**GIVEN DATA:**
+++
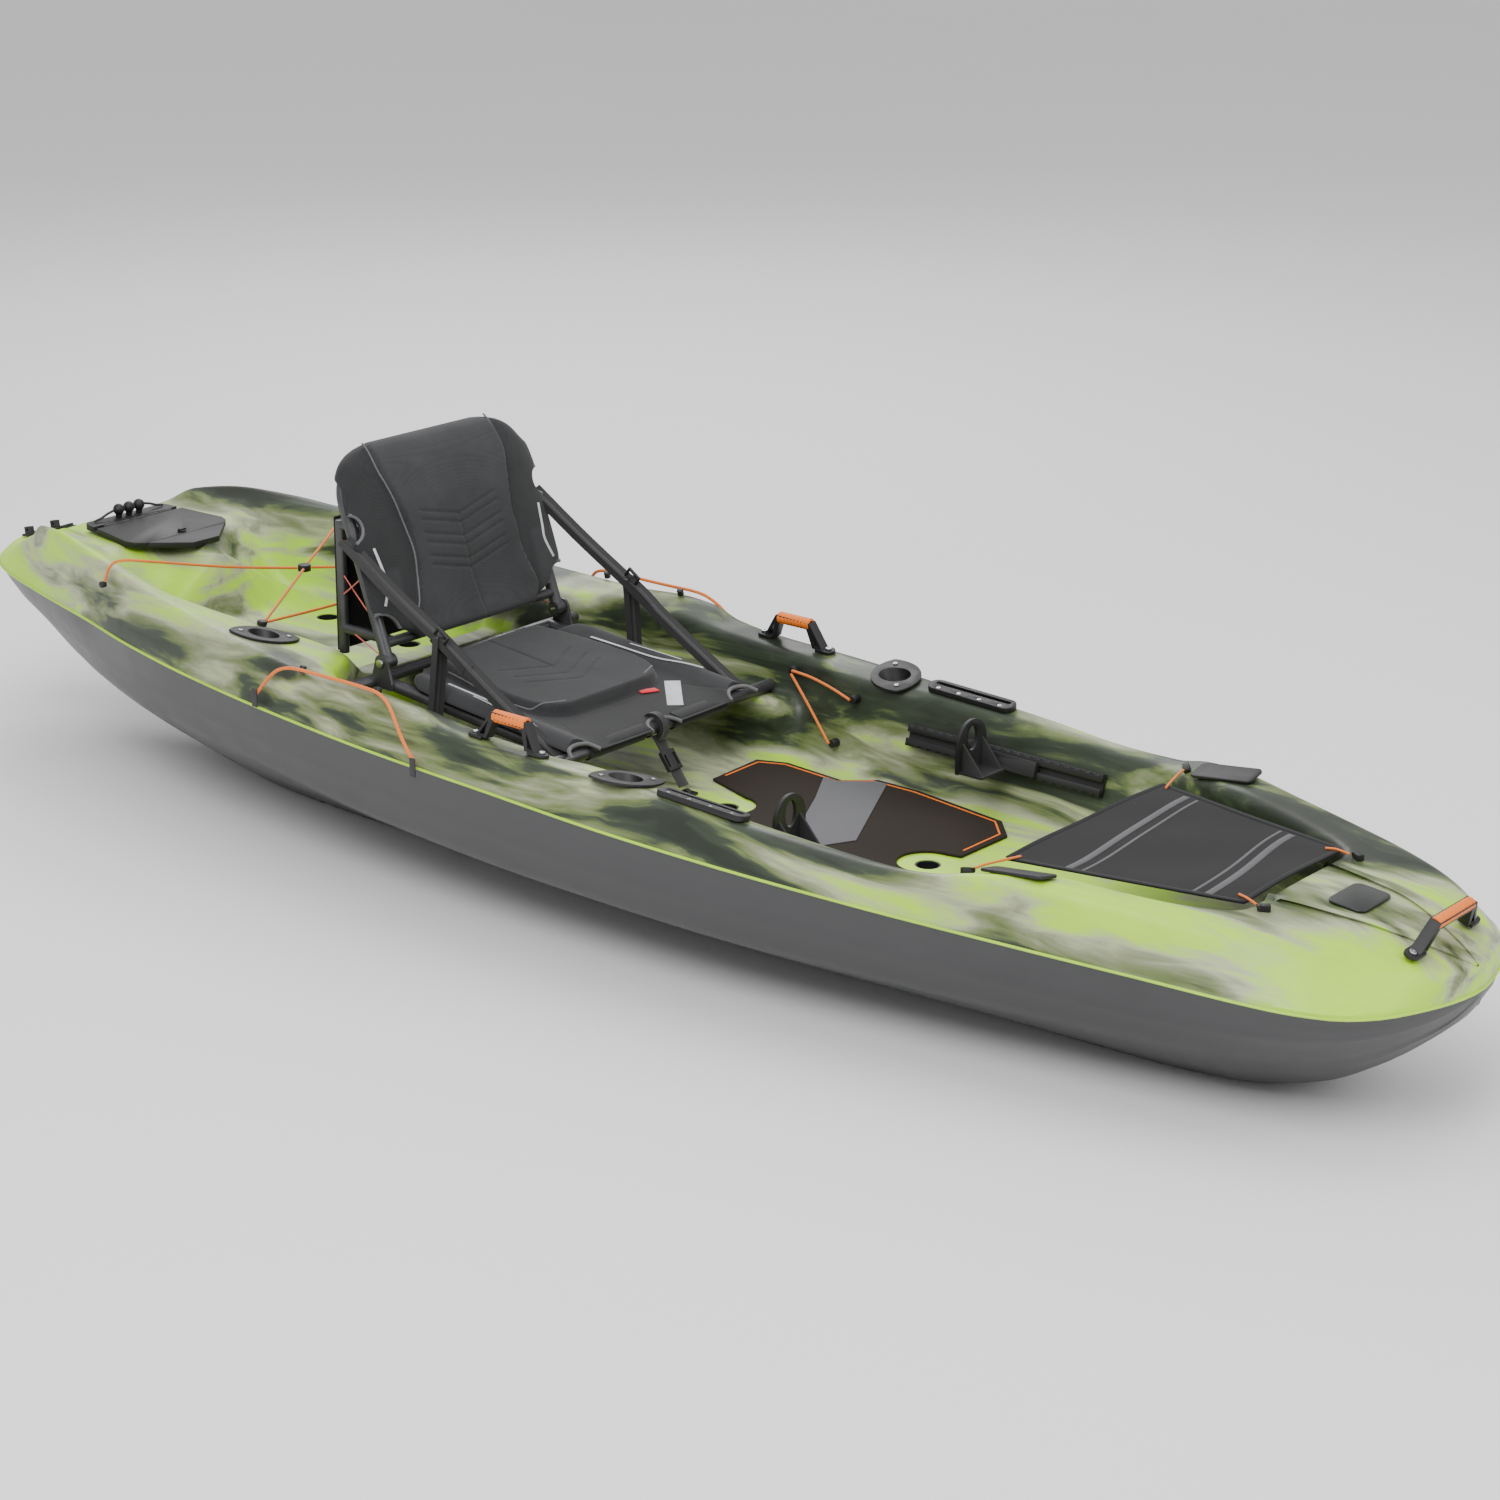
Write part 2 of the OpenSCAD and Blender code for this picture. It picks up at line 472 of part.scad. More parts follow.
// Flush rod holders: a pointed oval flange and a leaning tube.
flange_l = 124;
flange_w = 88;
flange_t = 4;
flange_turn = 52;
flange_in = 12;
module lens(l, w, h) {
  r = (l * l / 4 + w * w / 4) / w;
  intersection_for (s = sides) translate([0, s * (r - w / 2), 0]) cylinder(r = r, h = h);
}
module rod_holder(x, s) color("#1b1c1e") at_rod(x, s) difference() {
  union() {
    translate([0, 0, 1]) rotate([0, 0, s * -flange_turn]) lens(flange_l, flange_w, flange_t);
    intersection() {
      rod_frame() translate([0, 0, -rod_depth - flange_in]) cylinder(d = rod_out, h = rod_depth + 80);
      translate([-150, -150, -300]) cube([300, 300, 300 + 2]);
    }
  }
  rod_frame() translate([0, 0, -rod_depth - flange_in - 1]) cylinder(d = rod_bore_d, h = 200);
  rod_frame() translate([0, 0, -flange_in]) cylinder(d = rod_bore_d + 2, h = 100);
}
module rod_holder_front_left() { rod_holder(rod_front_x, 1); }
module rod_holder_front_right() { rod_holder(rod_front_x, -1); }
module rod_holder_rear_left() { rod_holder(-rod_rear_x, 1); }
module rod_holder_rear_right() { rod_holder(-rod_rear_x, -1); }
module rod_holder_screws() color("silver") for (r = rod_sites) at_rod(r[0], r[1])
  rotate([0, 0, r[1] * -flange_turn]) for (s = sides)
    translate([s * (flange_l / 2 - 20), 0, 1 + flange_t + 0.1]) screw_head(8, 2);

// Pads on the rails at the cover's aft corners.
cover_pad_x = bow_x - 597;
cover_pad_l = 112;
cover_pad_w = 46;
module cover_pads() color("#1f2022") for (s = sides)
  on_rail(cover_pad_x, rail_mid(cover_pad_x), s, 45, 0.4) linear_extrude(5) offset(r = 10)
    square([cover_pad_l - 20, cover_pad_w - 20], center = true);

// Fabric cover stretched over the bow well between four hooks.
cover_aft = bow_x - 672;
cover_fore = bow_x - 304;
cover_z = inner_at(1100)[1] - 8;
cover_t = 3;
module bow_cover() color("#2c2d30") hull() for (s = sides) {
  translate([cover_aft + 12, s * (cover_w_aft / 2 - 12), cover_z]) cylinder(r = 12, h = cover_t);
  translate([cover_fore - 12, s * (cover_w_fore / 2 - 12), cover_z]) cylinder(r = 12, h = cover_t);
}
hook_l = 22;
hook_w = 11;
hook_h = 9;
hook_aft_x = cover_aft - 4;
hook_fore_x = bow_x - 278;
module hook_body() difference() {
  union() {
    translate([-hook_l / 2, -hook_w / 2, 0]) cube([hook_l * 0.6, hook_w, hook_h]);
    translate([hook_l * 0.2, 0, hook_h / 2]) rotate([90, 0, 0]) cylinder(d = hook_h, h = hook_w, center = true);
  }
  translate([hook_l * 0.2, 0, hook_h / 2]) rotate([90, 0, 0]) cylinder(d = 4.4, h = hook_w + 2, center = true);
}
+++
**STATED TASK:**
Reproduce the material in full, with no word added or dropped.

**COMPLETE RESPONSE:**
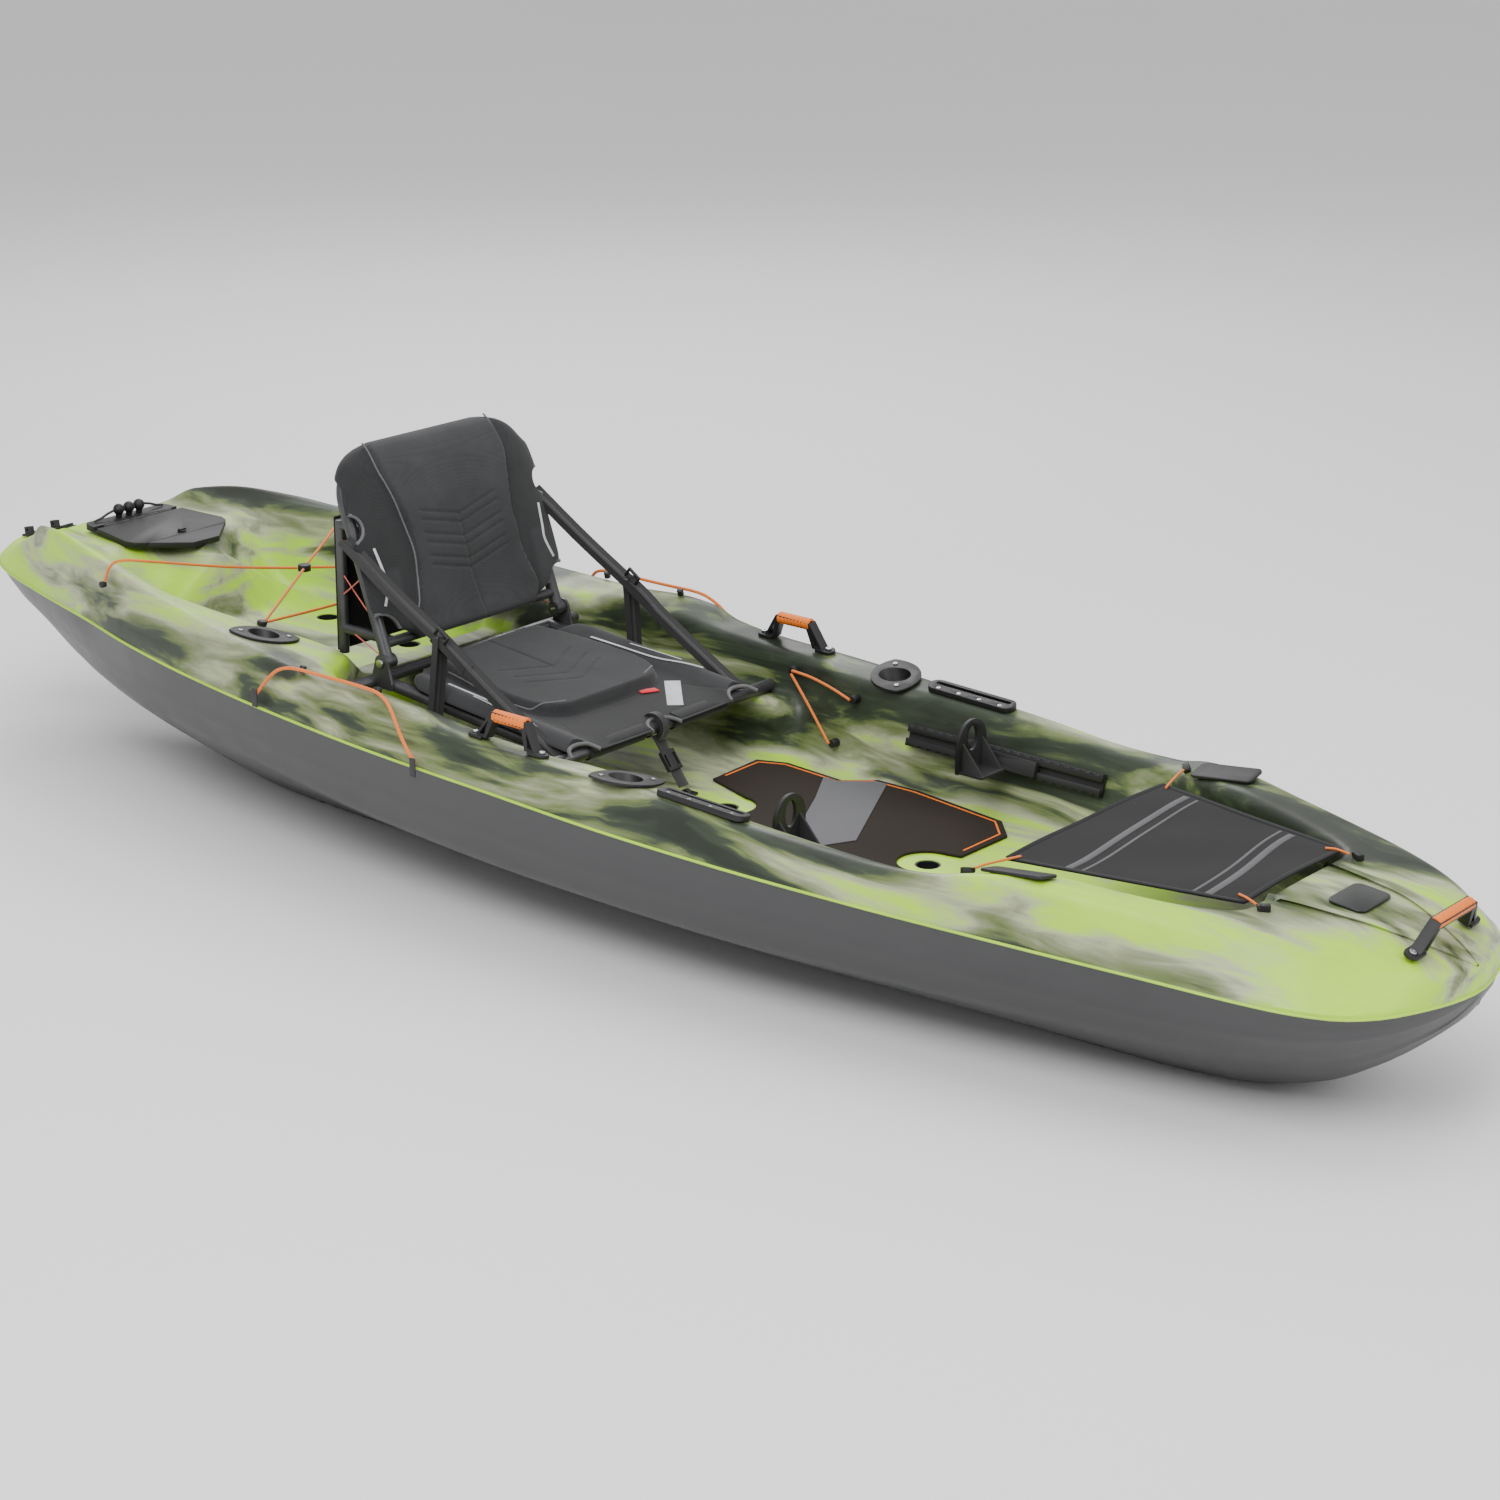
Write part 2 of the OpenSCAD and Blender code for this picture. It picks up at line 472 of part.scad. More parts follow.
// Flush rod holders: a pointed oval flange and a leaning tube.
flange_l = 124;
flange_w = 88;
flange_t = 4;
flange_turn = 52;
flange_in = 12;
module lens(l, w, h) {
  r = (l * l / 4 + w * w / 4) / w;
  intersection_for (s = sides) translate([0, s * (r - w / 2), 0]) cylinder(r = r, h = h);
}
module rod_holder(x, s) color("#1b1c1e") at_rod(x, s) difference() {
  union() {
    translate([0, 0, 1]) rotate([0, 0, s * -flange_turn]) lens(flange_l, flange_w, flange_t);
    intersection() {
      rod_frame() translate([0, 0, -rod_depth - flange_in]) cylinder(d = rod_out, h = rod_depth + 80);
      translate([-150, -150, -300]) cube([300, 300, 300 + 2]);
    }
  }
  rod_frame() translate([0, 0, -rod_depth - flange_in - 1]) cylinder(d = rod_bore_d, h = 200);
  rod_frame() translate([0, 0, -flange_in]) cylinder(d = rod_bore_d + 2, h = 100);
}
module rod_holder_front_left() { rod_holder(rod_front_x, 1); }
module rod_holder_front_right() { rod_holder(rod_front_x, -1); }
module rod_holder_rear_left() { rod_holder(-rod_rear_x, 1); }
module rod_holder_rear_right() { rod_holder(-rod_rear_x, -1); }
module rod_holder_screws() color("silver") for (r = rod_sites) at_rod(r[0], r[1])
  rotate([0, 0, r[1] * -flange_turn]) for (s = sides)
    translate([s * (flange_l / 2 - 20), 0, 1 + flange_t + 0.1]) screw_head(8, 2);

// Pads on the rails at the cover's aft corners.
cover_pad_x = bow_x - 597;
cover_pad_l = 112;
cover_pad_w = 46;
module cover_pads() color("#1f2022") for (s = sides)
  on_rail(cover_pad_x, rail_mid(cover_pad_x), s, 45, 0.4) linear_extrude(5) offset(r = 10)
    square([cover_pad_l - 20, cover_pad_w - 20], center = true);

// Fabric cover stretched over the bow well between four hooks.
cover_aft = bow_x - 672;
cover_fore = bow_x - 304;
cover_z = inner_at(1100)[1] - 8;
cover_t = 3;
module bow_cover() color("#2c2d30") hull() for (s = sides) {
  translate([cover_aft + 12, s * (cover_w_aft / 2 - 12), cover_z]) cylinder(r = 12, h = cover_t);
  translate([cover_fore - 12, s * (cover_w_fore / 2 - 12), cover_z]) cylinder(r = 12, h = cover_t);
}
hook_l = 22;
hook_w = 11;
hook_h = 9;
hook_aft_x = cover_aft - 4;
hook_fore_x = bow_x - 278;
module hook_body() difference() {
  union() {
    translate([-hook_l / 2, -hook_w / 2, 0]) cube([hook_l * 0.6, hook_w, hook_h]);
    translate([hook_l * 0.2, 0, hook_h / 2]) rotate([90, 0, 0]) cylinder(d = hook_h, h = hook_w, center = true);
  }
  translate([hook_l * 0.2, 0, hook_h / 2]) rotate([90, 0, 0]) cylinder(d = 4.4, h = hook_w + 2, center = true);
}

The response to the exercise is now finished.